9 · Such, then, was his legislation concerning the magistracies. There are three points in the constitution of Solon which appear to be its most democratic features: first and most important, the prohibition of loans on the security of the debtor’s person; secondly, the right of every person who so willed to claim redress on behalf of any one to whom wrong was being done; thirdly, the institution of the appeal to the jury-courts; and it is to this last, they say, that the masses have owed their strength most of all, since, when the people are master of the voting-power, it is master of the constitution. Moreover, since the laws were not drawn up in simple and explicit terms (but like the one concerning inheritances and wards of state), disputes inevitably occurred, and the courts had to decide in every matter, whether public or private. Some persons in fact believe that Solon deliberately made the laws indefinite, in order that the final decision might be in the hands of the people. This, however, is not probable, and the reason no doubt was that it is impossible to attain ideal perfection when framing a law in general terms; for we must judge of his intentions, not from the actual results in the present day, but from the rest of his legislation.

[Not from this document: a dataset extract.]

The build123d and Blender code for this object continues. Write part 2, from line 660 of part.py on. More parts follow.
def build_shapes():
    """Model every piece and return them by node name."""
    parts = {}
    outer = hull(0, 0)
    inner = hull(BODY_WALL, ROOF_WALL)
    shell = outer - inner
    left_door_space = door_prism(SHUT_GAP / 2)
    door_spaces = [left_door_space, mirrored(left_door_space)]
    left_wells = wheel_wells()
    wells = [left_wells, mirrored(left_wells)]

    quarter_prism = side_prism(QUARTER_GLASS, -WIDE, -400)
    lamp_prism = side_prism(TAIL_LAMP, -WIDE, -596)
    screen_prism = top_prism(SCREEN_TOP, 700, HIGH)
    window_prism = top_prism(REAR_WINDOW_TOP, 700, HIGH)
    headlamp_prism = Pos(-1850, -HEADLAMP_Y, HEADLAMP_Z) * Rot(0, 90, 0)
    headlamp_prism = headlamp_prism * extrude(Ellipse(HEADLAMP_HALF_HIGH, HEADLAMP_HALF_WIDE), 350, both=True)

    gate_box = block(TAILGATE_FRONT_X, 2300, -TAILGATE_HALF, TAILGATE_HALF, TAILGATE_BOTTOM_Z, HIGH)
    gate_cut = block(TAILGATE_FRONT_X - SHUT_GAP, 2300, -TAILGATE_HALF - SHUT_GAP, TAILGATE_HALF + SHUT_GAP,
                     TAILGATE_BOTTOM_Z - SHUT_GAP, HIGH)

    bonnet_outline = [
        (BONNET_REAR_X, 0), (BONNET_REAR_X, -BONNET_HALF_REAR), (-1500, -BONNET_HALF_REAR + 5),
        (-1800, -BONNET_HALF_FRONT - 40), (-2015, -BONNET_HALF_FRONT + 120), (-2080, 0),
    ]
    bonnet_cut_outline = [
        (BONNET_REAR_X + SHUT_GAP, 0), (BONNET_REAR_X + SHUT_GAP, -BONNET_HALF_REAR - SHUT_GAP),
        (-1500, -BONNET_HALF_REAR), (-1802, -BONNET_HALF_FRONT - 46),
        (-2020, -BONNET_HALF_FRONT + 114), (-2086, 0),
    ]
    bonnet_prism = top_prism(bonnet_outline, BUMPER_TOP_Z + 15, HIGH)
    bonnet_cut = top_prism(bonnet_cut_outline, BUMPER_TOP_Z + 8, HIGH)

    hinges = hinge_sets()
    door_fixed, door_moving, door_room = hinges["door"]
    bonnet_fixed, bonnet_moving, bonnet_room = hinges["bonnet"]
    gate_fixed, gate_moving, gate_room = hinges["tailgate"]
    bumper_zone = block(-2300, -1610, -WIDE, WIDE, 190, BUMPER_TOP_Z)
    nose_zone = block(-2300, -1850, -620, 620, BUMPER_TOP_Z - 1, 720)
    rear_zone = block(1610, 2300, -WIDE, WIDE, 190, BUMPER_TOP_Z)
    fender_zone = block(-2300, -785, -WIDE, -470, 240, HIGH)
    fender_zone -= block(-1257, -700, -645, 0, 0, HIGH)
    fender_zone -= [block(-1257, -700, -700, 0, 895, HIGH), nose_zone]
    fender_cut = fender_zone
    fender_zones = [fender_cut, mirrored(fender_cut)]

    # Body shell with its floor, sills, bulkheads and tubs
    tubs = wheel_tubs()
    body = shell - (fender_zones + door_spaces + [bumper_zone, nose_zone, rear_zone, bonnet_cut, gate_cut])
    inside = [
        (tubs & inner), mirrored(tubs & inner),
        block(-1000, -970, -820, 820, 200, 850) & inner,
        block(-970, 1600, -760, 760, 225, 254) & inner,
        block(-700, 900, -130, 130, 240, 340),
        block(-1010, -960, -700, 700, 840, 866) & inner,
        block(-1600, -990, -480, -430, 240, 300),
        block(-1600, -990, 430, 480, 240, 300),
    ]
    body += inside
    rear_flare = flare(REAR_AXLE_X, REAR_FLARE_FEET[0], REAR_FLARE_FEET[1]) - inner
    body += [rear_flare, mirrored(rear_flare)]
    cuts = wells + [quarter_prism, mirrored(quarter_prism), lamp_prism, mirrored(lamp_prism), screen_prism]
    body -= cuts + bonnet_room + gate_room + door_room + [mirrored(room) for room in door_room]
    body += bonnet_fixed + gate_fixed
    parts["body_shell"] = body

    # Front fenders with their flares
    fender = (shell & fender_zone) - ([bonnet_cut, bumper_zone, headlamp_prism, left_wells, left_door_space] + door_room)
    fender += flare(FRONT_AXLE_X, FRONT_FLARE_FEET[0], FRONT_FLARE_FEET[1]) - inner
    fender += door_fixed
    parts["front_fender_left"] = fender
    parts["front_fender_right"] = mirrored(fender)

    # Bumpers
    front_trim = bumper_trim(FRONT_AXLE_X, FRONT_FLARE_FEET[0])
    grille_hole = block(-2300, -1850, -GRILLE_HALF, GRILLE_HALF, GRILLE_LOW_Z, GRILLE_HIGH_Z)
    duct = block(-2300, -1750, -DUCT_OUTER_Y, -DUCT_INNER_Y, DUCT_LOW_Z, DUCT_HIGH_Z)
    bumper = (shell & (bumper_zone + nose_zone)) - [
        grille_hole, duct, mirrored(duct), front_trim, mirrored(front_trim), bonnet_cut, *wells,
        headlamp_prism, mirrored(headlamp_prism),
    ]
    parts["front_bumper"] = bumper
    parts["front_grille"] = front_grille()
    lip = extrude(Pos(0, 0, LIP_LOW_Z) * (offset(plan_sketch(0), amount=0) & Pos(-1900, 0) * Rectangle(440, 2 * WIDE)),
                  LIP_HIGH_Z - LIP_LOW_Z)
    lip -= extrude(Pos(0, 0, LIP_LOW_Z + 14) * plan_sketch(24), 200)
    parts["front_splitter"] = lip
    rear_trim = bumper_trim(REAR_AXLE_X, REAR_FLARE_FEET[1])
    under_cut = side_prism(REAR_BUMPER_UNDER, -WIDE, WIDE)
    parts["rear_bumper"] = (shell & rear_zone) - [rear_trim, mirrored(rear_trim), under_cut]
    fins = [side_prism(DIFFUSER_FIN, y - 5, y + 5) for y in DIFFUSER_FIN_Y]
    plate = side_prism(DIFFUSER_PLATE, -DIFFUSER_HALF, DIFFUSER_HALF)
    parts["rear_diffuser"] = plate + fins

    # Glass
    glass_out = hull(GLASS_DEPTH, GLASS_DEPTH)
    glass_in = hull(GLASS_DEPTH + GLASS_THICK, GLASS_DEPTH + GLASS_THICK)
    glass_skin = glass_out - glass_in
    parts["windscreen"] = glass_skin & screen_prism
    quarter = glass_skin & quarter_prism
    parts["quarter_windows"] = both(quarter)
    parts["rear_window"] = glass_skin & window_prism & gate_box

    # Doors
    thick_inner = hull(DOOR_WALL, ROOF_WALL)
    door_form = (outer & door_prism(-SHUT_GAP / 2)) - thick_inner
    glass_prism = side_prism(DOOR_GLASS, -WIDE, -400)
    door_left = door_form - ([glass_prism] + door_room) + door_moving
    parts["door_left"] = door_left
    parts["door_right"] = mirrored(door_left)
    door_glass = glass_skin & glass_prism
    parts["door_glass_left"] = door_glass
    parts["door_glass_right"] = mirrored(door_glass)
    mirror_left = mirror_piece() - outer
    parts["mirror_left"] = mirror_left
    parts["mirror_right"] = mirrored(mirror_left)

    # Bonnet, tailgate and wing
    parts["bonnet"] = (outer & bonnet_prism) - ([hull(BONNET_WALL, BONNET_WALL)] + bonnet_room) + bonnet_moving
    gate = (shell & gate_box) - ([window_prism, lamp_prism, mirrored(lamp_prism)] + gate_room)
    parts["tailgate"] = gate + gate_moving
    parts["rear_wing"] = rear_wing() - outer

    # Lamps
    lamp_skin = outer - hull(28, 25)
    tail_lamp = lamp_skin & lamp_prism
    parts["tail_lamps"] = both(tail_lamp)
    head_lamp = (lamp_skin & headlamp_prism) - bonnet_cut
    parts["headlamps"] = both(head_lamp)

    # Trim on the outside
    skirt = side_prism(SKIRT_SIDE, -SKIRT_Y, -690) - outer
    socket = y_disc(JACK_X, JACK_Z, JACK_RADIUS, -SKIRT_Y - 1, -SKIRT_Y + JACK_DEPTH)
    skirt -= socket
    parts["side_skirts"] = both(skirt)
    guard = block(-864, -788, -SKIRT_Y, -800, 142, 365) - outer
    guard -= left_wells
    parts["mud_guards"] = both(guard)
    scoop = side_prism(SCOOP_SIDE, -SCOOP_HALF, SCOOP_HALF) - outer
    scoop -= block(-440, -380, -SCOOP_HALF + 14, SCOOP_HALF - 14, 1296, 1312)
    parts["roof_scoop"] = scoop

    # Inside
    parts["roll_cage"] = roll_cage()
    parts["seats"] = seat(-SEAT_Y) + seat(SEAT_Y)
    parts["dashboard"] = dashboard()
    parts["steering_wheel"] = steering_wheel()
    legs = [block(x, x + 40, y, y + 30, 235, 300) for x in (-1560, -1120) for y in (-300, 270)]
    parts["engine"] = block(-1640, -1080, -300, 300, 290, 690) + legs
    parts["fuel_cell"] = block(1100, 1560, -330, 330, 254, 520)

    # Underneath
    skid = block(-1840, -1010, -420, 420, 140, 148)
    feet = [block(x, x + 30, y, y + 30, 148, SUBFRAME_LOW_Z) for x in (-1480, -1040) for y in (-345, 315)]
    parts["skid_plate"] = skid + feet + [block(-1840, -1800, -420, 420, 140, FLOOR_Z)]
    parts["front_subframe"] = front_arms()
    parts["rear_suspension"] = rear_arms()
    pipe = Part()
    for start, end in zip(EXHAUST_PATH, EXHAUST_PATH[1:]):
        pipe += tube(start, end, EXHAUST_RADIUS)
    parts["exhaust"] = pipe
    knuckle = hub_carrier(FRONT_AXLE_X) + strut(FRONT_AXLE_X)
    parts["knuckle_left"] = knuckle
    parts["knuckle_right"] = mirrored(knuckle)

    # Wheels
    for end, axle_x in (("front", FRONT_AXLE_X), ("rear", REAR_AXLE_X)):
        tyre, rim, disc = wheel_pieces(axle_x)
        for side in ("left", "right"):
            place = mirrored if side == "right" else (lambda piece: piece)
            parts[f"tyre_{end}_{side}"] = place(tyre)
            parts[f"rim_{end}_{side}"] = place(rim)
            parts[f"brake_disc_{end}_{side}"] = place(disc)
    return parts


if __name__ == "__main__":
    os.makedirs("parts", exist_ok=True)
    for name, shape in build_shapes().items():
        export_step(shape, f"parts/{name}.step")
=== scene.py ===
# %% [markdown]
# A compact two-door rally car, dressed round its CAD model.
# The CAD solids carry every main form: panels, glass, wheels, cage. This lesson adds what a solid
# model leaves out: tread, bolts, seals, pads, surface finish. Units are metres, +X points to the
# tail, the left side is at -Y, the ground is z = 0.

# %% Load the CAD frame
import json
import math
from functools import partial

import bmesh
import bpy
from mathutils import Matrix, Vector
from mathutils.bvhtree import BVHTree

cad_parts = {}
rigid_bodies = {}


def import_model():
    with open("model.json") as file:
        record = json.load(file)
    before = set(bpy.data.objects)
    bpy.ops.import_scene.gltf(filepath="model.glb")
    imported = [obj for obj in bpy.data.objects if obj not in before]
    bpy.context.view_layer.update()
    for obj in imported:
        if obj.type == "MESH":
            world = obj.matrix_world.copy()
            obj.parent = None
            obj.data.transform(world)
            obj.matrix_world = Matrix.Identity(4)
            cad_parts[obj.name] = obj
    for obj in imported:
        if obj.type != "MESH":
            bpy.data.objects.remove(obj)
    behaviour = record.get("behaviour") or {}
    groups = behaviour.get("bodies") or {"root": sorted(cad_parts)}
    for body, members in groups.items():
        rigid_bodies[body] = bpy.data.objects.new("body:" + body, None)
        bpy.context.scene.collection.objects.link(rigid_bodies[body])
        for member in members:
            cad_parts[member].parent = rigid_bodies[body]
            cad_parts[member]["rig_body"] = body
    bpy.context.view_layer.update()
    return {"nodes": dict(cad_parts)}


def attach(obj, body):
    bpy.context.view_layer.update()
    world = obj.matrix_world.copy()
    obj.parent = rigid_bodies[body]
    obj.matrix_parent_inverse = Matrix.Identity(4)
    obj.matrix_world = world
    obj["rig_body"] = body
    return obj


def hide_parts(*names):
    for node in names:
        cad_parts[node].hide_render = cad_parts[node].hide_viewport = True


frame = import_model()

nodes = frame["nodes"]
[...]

10 · These seem to be the democratic features of his laws; but in addition, before the period of his legislation, he carried through his abolition of debts, and after it his increase in the standards of weights and measures, and of the currency. During his administration the measures were made larger than those of Pheidon, and the mina, which previously had a standard of seventy drachmas, was raised to the full hundred. The standard coin in earlier times was the two-drachma piece. He also made weights corresponding with the coinage, sixty-three minas going to the talent; and the odd three minas were distributed among the staters and the other values.